## CHALLENGE
Set down the material below in full, matching it exactly.

## DATA SECTION
►
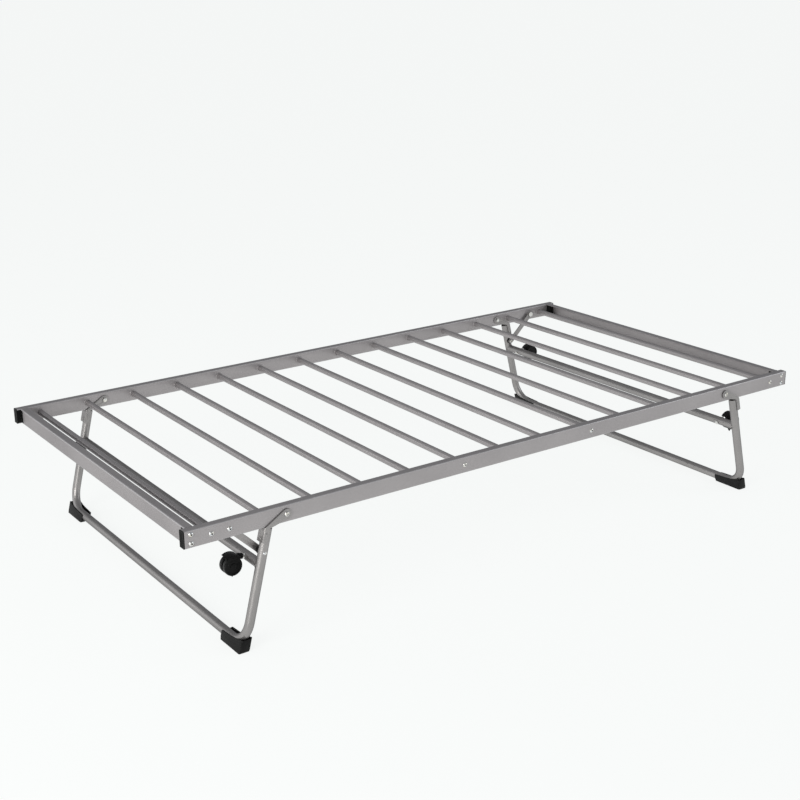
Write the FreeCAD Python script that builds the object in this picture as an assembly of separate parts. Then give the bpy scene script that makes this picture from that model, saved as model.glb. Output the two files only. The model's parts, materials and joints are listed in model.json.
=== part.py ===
import FreeCAD, Part
import math
import os

from FreeCAD import Vector

# Trundle bed: a deck of round slats on two leg frames that fold inwards under the side rails.
# X runs along the bed, Y across it and Z up. The floor is z = 0.

# ---- deck ----
BED_LENGTH = 1900.0
BED_WIDTH = 1000.0
DECK_TOP = 330.0
RAIL_HEIGHT = 40.0
RAIL_WIDTH = 20.0
RAIL_WALL = 1.5
RAIL_MID = DECK_TOP - RAIL_HEIGHT / 2
RAIL_INNER_Y = BED_WIDTH / 2 - RAIL_WIDTH
RAIL_CENTRE_Y = BED_WIDTH / 2 - RAIL_WIDTH / 2

END_RAIL_DEPTH = 20.0
END_RAIL_WALL = 2.0
END_RAIL_INSET = 12.0
END_RAIL_X = BED_LENGTH / 2 - END_RAIL_INSET
WEB_NOTCH = 14.0

SLAT_COUNT = 14
SLAT_PITCH = 136.0
SLAT_RADIUS = 8.0
SLAT_WALL = 1.2
SLAT_END_Y = 497.0
BOLTED_SLATS = (1, 6, 9, 14)

COLLAR_RADIUS = 10.5
COLLAR_HOLE_RADIUS = 9.0
COLLAR_FLANGE = 1.5

CAP_WALL = 2.5
CAP_PLUG_LENGTH = 9.0

END_BOLT_X = BED_LENGTH / 2 - 18.0
END_BOLT_RISE = 10.5
BLOCK_LENGTH = 16.0
BOLT_RADIUS = 3.0
BOLT_HEAD_RADIUS = 6.0
BOLT_HEAD_HEIGHT = 3.2
RAIL_CORNER = 2.0
END_RAIL_FOLD = 3.0

# ---- leg frames, drawn upright about the pivot and then splayed ----
PIVOT_X = 700.0
SPLAY_DEG = 14.0
LEG_OFFSET = 36.0
LEG_RADIUS = 11.0
LEG_WALL = 1.5
LEG_TOP = -35.0
LEG_BAR = -314.0
LEG_BEND = 58.0

CROSS_BAR_Z = -121.0
PIVOT_PIN_RADIUS = 5.0
PIVOT_HEAD_RADIUS = 6.2
PIVOT_HEAD_HEIGHT = 3.4
PIVOT_NUT_HEIGHT = 4.0
PIVOT_SIDE_PLAY = 0.3
FIT_CLEARANCE = 0.05

BRACKET_GAP = 1.0
BRACKET_PLATE = 2.5
BRACKET_EYE = 12.0
BRACKET_TOP = -33.4
BRACKET_BOTTOM = -68.0
BRACKET_INBOARD = LEG_OFFSET + 1.0
BRACKET_OUTBOARD = LEG_OFFSET + LEG_RADIUS + BRACKET_PLATE
RIVET_RADIUS = 2.5
RIVET_HEAD_RADIUS = 4.0
RIVET_HEAD_HEIGHT = 1.4
RIVET_X = LEG_OFFSET + 6.0
RIVET_Z = -48.0
WEB_RIVET_Z = -60.0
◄
## SOLUTION TO THE EXERCISE
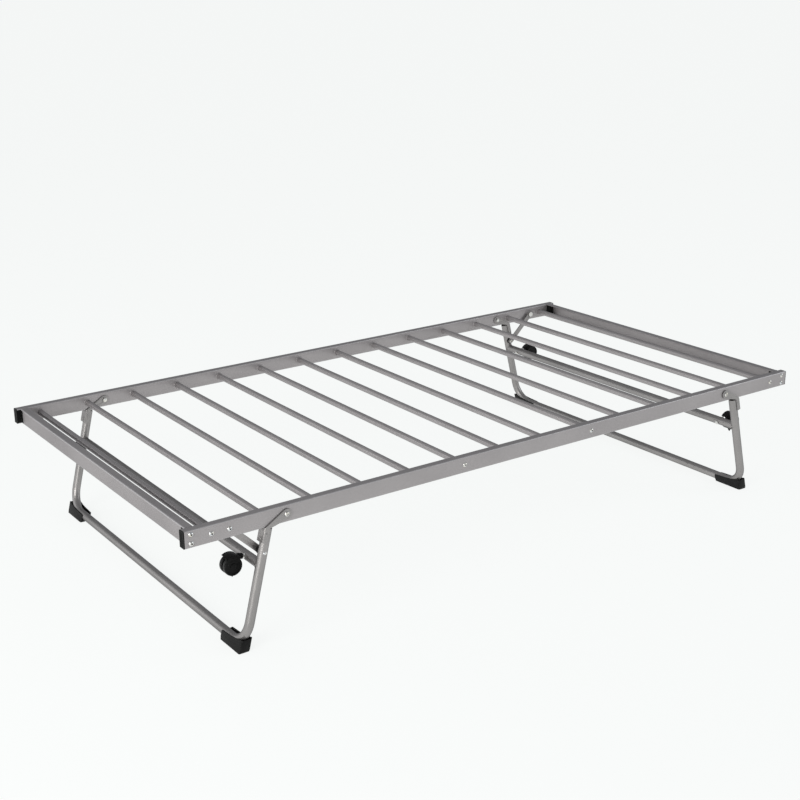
Write the FreeCAD Python script that builds the object in this picture as an assembly of separate parts. Then give the bpy scene script that makes this picture from that model, saved as model.glb. Output the two files only. The model's parts, materials and joints are listed in model.json.
=== part.py ===
import FreeCAD, Part
import math
import os

from FreeCAD import Vector

# Trundle bed: a deck of round slats on two leg frames that fold inwards under the side rails.
# X runs along the bed, Y across it and Z up. The floor is z = 0.

# ---- deck ----
BED_LENGTH = 1900.0
BED_WIDTH = 1000.0
DECK_TOP = 330.0
RAIL_HEIGHT = 40.0
RAIL_WIDTH = 20.0
RAIL_WALL = 1.5
RAIL_MID = DECK_TOP - RAIL_HEIGHT / 2
RAIL_INNER_Y = BED_WIDTH / 2 - RAIL_WIDTH
RAIL_CENTRE_Y = BED_WIDTH / 2 - RAIL_WIDTH / 2

END_RAIL_DEPTH = 20.0
END_RAIL_WALL = 2.0
END_RAIL_INSET = 12.0
END_RAIL_X = BED_LENGTH / 2 - END_RAIL_INSET
WEB_NOTCH = 14.0

SLAT_COUNT = 14
SLAT_PITCH = 136.0
SLAT_RADIUS = 8.0
SLAT_WALL = 1.2
SLAT_END_Y = 497.0
BOLTED_SLATS = (1, 6, 9, 14)

COLLAR_RADIUS = 10.5
COLLAR_HOLE_RADIUS = 9.0
COLLAR_FLANGE = 1.5

CAP_WALL = 2.5
CAP_PLUG_LENGTH = 9.0

END_BOLT_X = BED_LENGTH / 2 - 18.0
END_BOLT_RISE = 10.5
BLOCK_LENGTH = 16.0
BOLT_RADIUS = 3.0
BOLT_HEAD_RADIUS = 6.0
BOLT_HEAD_HEIGHT = 3.2
RAIL_CORNER = 2.0
END_RAIL_FOLD = 3.0

# ---- leg frames, drawn upright about the pivot and then splayed ----
PIVOT_X = 700.0
SPLAY_DEG = 14.0
LEG_OFFSET = 36.0
LEG_RADIUS = 11.0
LEG_WALL = 1.5
LEG_TOP = -35.0
LEG_BAR = -314.0
LEG_BEND = 58.0

CROSS_BAR_Z = -121.0
PIVOT_PIN_RADIUS = 5.0
PIVOT_HEAD_RADIUS = 6.2
PIVOT_HEAD_HEIGHT = 3.4
PIVOT_NUT_HEIGHT = 4.0
PIVOT_SIDE_PLAY = 0.3
FIT_CLEARANCE = 0.05

BRACKET_GAP = 1.0
BRACKET_PLATE = 2.5
BRACKET_EYE = 12.0
BRACKET_TOP = -33.4
BRACKET_BOTTOM = -68.0
BRACKET_INBOARD = LEG_OFFSET + 1.0
BRACKET_OUTBOARD = LEG_OFFSET + LEG_RADIUS + BRACKET_PLATE
RIVET_RADIUS = 2.5
RIVET_HEAD_RADIUS = 4.0
RIVET_HEAD_HEIGHT = 1.4
RIVET_X = LEG_OFFSET + 6.0
RIVET_Z = -48.0
WEB_RIVET_Z = -60.0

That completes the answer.